Similarly, Pauling guessed a wrong structure for DNA because he assumed that a pattern that worked for protein would also work for DNA. He was blind to the gross chemical differences between protein and DNA. Francis Crick and James Watson, paying attention to the differences, found the correct structure for DNA one year after Pauling missed it.

Hoyle’s wrong theory of the universe had a different status from the other mistakes, because he was a young rebel when he proposed it. The steady-state universe was from the beginning a minority view. The decisive evidence against it was the discovery in 1964 of the microwave radiation pervading the universe. The microwave radiation had been predicted to exist as a relic of the hot big bang. The radiation proved that the hot big bang really happened and that the universe had a violent beginning. After that discovery, Hoyle was almost alone, preaching the steady-state gospel to a small band of disciples.

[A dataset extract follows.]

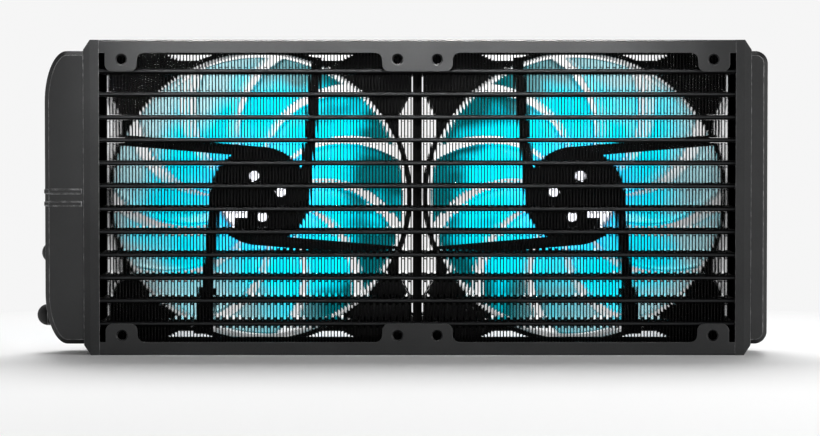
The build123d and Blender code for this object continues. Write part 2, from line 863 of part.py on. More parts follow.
bottom_plate = side_plate()
save(bottom_plate, "bottom_side_plate")
save(upper_side_plate(bottom_plate), "top_side_plate")
save(flat_tubes(), "flat_tubes")
fins = right_fins()
save(fins, "right_fins")
save(mirrored(fins), "left_fins")
save(middle_spacers(), "middle_spacers")
header = right_header()
save(header, "right_header")
save(mirrored(header), "left_header")
save(inlet_tank(), "inlet_tank")
save(tank_shell(return_tank_length, return_corner, return_corner), "return_tank")
save(tank_partition(), "tank_partition")
for place, plug_head in (("upper", upper_plug_head), ("lower", lower_plug_head)):
    save(port_neck(port_heights[place]), f"{place}_port_neck")
    save(port_plug(port_heights[place], plug_head), f"{place}_port_plug")

fan_pieces = {
    "fan_frame": left_fan_frame(),
    "fan_bush": left_fan_bush(),
    "fan_board": left_fan_board(),
    "fan_lamps": left_fan_lamps(),
    "fan_stator": left_fan_stator(),
    "fan_coils": left_fan_coils(),
    "fan_magnet": left_fan_magnet(),
    "fan_yoke": left_fan_yoke(),
    "fan_shaft": left_fan_shaft(),
    "fan_clip": left_fan_clip(),
    "fan_rotor": left_fan_rotor(),
    "fan_screws": left_fan_screws(),
}
for name, piece in fan_pieces.items():
    twin = mirrored(piece)
    save(piece, f"left_{name}")
    save(twin, f"right_{name}")
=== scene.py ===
"""Looks of a liquid cooling radiator: a black finned core with two lit fans behind it."""

import json
import logging
import math
from collections.abc import Callable
from dataclasses import dataclass, field
from enum import Enum

import bpy
from mathutils import Matrix, Vector


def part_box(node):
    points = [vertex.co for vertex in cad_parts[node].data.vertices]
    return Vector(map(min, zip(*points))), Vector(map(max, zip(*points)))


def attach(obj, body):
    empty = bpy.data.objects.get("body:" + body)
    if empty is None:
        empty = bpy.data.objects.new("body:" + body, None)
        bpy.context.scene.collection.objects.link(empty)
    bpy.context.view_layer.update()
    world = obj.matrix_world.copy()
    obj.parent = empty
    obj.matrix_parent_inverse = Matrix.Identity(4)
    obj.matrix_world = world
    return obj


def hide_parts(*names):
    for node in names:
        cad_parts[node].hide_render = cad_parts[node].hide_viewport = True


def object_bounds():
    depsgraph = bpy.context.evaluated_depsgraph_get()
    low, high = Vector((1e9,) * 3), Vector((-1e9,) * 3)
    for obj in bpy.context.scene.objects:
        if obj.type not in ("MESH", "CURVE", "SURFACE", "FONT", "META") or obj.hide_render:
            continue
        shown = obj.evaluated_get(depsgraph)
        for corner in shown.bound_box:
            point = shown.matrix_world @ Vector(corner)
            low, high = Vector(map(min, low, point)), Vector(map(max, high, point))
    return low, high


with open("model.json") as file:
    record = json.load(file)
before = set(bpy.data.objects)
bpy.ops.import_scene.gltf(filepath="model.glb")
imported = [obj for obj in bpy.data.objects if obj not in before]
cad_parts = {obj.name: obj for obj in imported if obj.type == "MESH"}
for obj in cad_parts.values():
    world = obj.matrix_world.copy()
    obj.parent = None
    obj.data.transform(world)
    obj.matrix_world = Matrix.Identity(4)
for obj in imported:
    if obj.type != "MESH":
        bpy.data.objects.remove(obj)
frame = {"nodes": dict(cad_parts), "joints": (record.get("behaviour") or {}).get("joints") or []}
CAD_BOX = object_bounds()
LOG = logging.getLogger("radiator")
Point = tuple[float, float, float]
Colour = tuple[float, float, float]
MM = 0.001
WELD = 0.002 * MM  # points closer than this are one point
FACING = 0.9  # a normal with this share along an axis faces along it


class Side(Enum):
    """The two halves of the radiator, each with the sign of its X."""

    LEFT = -1
    RIGHT = 1

    @property
    def word(self) -> str:
        """Name of the half, as the CAD nodes spell it."""
        return self.name.lower()


# ---------------------------------------------------------------- shader nodes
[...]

Einstein, the last of Livio’s five blunderers, is an exception to all rules. He is widely quoted as saying that his addition of dark energy to the theory of gravitation was his biggest blunder. Livio has carefully examined the evidence and has come to the conclusion that Einstein never made this statement. The evidence points strongly to George Gamow as the guilty party. Gamow was another brilliant blunderer with a reputation for making up colorful stories. Einstein’s real biggest blunder happened when he changed his mind and dropped dark energy from his theory. Nature proved him wrong fifty years after his death, when it revealed that three quarters of the total mass of the universe is dark energy.

Einstein invented a steady-state model of the universe many years
before Hoyle. This steady-state model was discovered recently by a group of Irish scientists in an unpublished Einstein manuscript. Einstein abandoned the idea and never published it, probably because he found that steady-state theories are contrived and artificial. When Hoyle noisily promoted the steady-state cosmology twenty years later, Einstein never mentioned that he had discovered and discarded it long before. Einstein must have recognized it quickly as a brilliant blunder, clever but not likely to be correct. (I am indebted to the Irish scientist Cormac O’Raifeartaigh for information about the discovery of the Einstein manuscript.)